Dichiarazioni roboanti ma tanta paura. Il giorno dopo la presa d’atto di essere costretto a nazionalizzare nuovamente l’ex Ilva, il governo Meloni è più preoccupato del rischio di contenzioso con Mittal rispetto a risolvere il dramma di 20 mila famiglie a rischio perdita di lavoro, omettendo completamente di citare la situazione ambientale di Taranto.

La fu «destra sociale» si è talmente assoggettata al neoliberismo che il povero Adolfo Urso era stato commissariato in estate per il solo tentativo di parlare di salita in maggioranza dello stato. Dopo la figuraccia del fin troppo presente Raffaele Fitto – la firma di un “memorandum” segreto per garantire a Mittal di continuare a comandare – ecco che Urso è tornato in sella nella gestione della vertenza. Ma ha dovuto subito precisare che la nazionalizzazione durerà «il meno possibile» e che «presto a comandare tornerà un privato».

Trovarlo non sarà facile e di sicuro troverà una situazione compromessa da tutti i punti di vista grazie ai due anni di gestione della «tagliatrice di teste» Lucia Morselli che ha preso alla lettera le indicazioni dei franco-indiani: non spendere più un euro.

Ma entro mercoledì Mittal conta di portarne a casa molti di euro. C’è chi stima in 500 milioni la richiesta di «buona uscita» per il «divorzio consensuale» che si augura il governo.

UNA CIFRA MONSTRE che chiuderebbe la campagna italiana di Mittal con un successo finanziario senza precedenti. A cui va aggiunto il colpo produttivo di sottrarre per dieci anni la più grande acciaieria europea alla concorrenza globale.
I team legali di Arcelor Mittal e Invitalia sono al lavoro per una uscita «morbida» del socio privato da Acciaierie d’Italia. Attualmente il colosso privato dell’acciaio detiene il 62% della proprietà, Invitalia il 38%. Si lavora per definire un accordo per evitare un lungo contenzioso legale. La decisione sarà presa entro mercoledì e comunicata giovedì ai sindacati.

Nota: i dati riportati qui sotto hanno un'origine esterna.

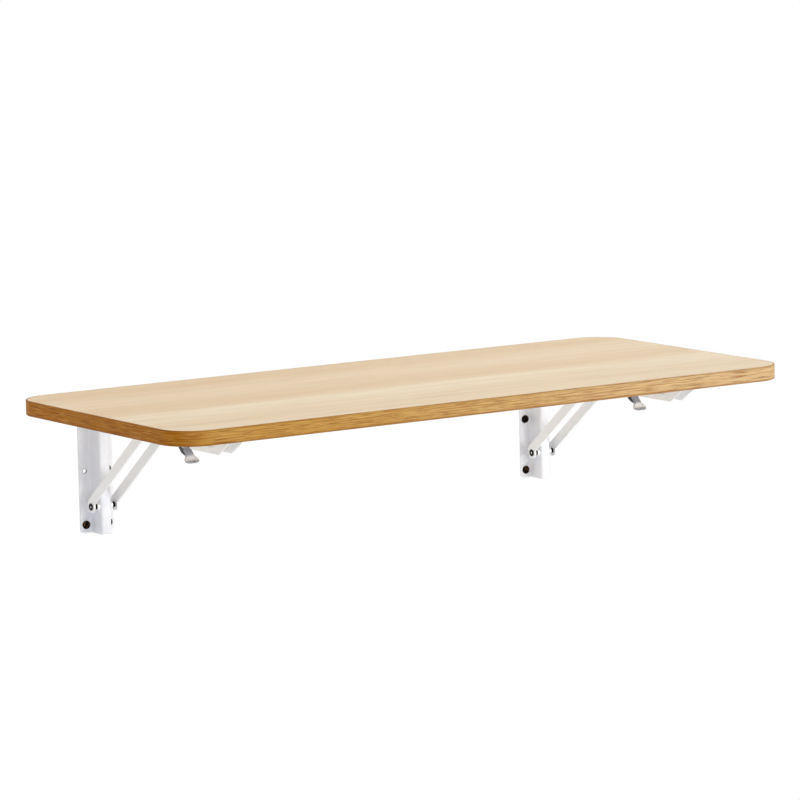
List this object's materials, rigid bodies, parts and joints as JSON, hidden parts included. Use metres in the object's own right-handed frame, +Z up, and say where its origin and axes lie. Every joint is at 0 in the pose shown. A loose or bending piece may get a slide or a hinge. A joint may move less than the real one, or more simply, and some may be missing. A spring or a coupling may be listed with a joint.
{
  "type": "wall mounted drop leaf table",
  "caption": "Rectangular oak-look leaf with rounded corners on folding steel wall brackets that latch open and let it fold down flat.",
  "frame": {"origin": "centre of the pattern of the outer wall screws, in the plane of the wall", "axes": "+X along the wall to the right as seen from the room, +Y into the wall, +Z up"},
  "size_m": [0.9, 0.437, 0.1795],
  "materials": {
    "oak_laminate": "matt printed oak grain",
    "oak_edge_band": "matt printed oak grain",
    "chipboard": "raw pressed board",
    "white_powder_coat": "white satin powder coat",
    "zinc_steel": "zinc plated",
    "black_screws": "black oxide",
    "lever_steel": "zinc plated sheet",
    "spring_steel": "drawn spring wire"
  },
  "bodies": {
    "wall_mount": {"wall_plate_left": "white_powder_coat", "wall_screws_left": "black_screws", "hinge_pin_left": "zinc_steel", "pivot_rivet_left": "zinc_steel", "pivot_spacers_left": "white_powder_coat", "wall_plate_right": "white_powder_coat", "wall_screws_right": "black_screws", "hinge_pin_right": "zinc_steel", "pivot_rivet_right": "zinc_steel", "pivot_spacers_right": "white_powder_coat"},
    "leaf": {"board_core": "chipboard", "top_facing": "oak_laminate", "underside_facing": "oak_laminate", "edge_band": "oak_edge_band", "support_arm_left": "white_powder_coat", "board_screws_left": "zinc_steel", "lever_pin_left": "zinc_steel", "lever_spring_left": "spring_steel", "support_arm_right": "white_powder_coat", "board_screws_right": "zinc_steel", "lever_pin_right": "zinc_steel", "lever_spring_right": "spring_steel"},
    "brace_left": {"brace_bar_left_outer": "white_powder_coat", "brace_bar_left_inner": "white_powder_coat", "brace_end_rivets_left": "zinc_steel"},
    "slider_left": {"slider_pin_left": "zinc_steel", "slider_collars_left": "white_powder_coat"},
    "lever_left": {"release_lever_left": "lever_steel"},
    "brace_right": {"brace_bar_right_outer": "white_powder_coat", "brace_bar_right_inner": "white_powder_coat", "brace_end_rivets_right": "zinc_steel"},
    "slider_right": {"slider_pin_right": "zinc_steel", "slider_collars_right": "white_powder_coat"},
    "lever_right": {"release_lever_right": "lever_steel"}
  },
  "joints": [
    {"name": "leaf_fold", "type": "hinge", "parent": "wall_mount", "child": "leaf", "pos_m": [0, -0.0185, 0.0667], "axis": [1, 0, 0], "range_deg": [0, 90]},
    {"name": "brace_left_turn", "type": "hinge", "parent": "wall_mount", "child": "brace_left", "pos_m": [-0.336, -0.0185, -0.0433], "axis": [1, 0, 0], "range_deg": [0, 129.54]},
    {"name": "slider_left_run", "type": "slide", "parent": "leaf", "child": "slider_left", "axis": [0, -1, 0], "range_m": [0, 0.14953]},
    {"name": "lever_left_press", "type": "hinge", "parent": "leaf", "child": "lever_left", "pos_m": [-0.336, -0.1809, 0.0573], "axis": [-1, 0, 0], "range_deg": [0, 12], "stiffness_Nm_per_rad": 0.05, "springref_deg": -28.65, "deforming": ["lever_spring_left"]},
    {"name": "brace_right_turn", "type": "hinge", "parent": "wall_mount", "child": "brace_right", "pos_m": [0.336, -0.0185, -0.0433], "axis": [1, 0, 0], "range_deg": [0, 129.54]},
    {"name": "slider_right_run", "type": "slide", "parent": "leaf", "child": "slider_right", "axis": [0, -1, 0], "range_m": [0, 0.14953]},
    {"name": "lever_right_press", "type": "hinge", "parent": "leaf", "child": "lever_right", "pos_m": [0.336, -0.1809, 0.0573], "axis": [-1, 0, 0], "range_deg": [0, 12], "stiffness_Nm_per_rad": 0.05, "springref_deg": -28.65, "deforming": ["lever_spring_right"]}
  ],
  "couplings": [
    {"joint": "brace_left_turn", "follows": "leaf_fold", "ratio": 1.4387},
    {"joint": "slider_left_run", "follows": "leaf_fold", "m_per_rad": 0.095162},
    {"joint": "brace_right_turn", "follows": "leaf_fold", "ratio": 1.4387},
    {"joint": "slider_right_run", "follows": "leaf_fold", "m_per_rad": 0.095162}
  ]
}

SE DOVESSE FALLIRE L’ACCORDO scatterebbe la prova di forza del governo con l’«amministrazione straordinaria». Questo significherebbe la nomina di un commissario e il probabile avvio di una lunga battaglia legale con Mittal, che verrebbe estromessa unilateralmente dal governo.

Il decreto ex Ilva convertito a marzo consente al governo di attivare la procedura se «detentore di almeno il 30% delle quote, nel caso di imprese che gestiscono uno o più stabilimenti di interesse strategico non quotate».
Intanto, nell’immediato, servono risorse: dai 320 milioni per pagare bollette e fornitori al miliardo per acquistare gli impianti Ilva in amministrazione straordinaria.

SOTTO L’ASPETTO OCCUPAZIONALE invece la ministra Marina Calderone conferma l’apertura di un tavolo per affrontare tutti i temi legati al lavoro, cassa integrazione compresa, oltre che alla sicurezza. «Questo nuovo scenario – spiega Calderone – ci richiede riflessioni ulteriori». L’invito è rivolto non soltanto a sindacati e associazioni datoriali, ma anche a chi rappresenta il mondo dell’indotto. Un universo composto da autotrasportatori, aziende di manutenzioni, pulizie e servizi che temono seriamente di vedere andare in fumo i propri crediti. Si stimano circa 200 milioni di crediti non pagati da Lucia Morselli con piccole imprese che hanno anche fino a 3 milioni di crediti.

Giovedì invece è prevista una nuova convocazione dei sindacati a Palazzo Chigi. «C’è bisogno che lo stato entri e assuma quella attività come strategica per il nostro paese – dice il segretario generale della Cgil, Maurizio Landini – . Un paese industriale manifatturiero, senza una seria e avanzata industria siderurgica, non ha futuro».

INTANTO TARANTO RIBOLLE e proseguirà a oltranza l’assemblea permanente, davanti alla portineria C dello stabilimento, degli autotrasportatori che lamentano i ritardi nei pagamenti delle fatture. Se entro il 19 non riceveranno risposte alzeranno il livello della mobilitazione.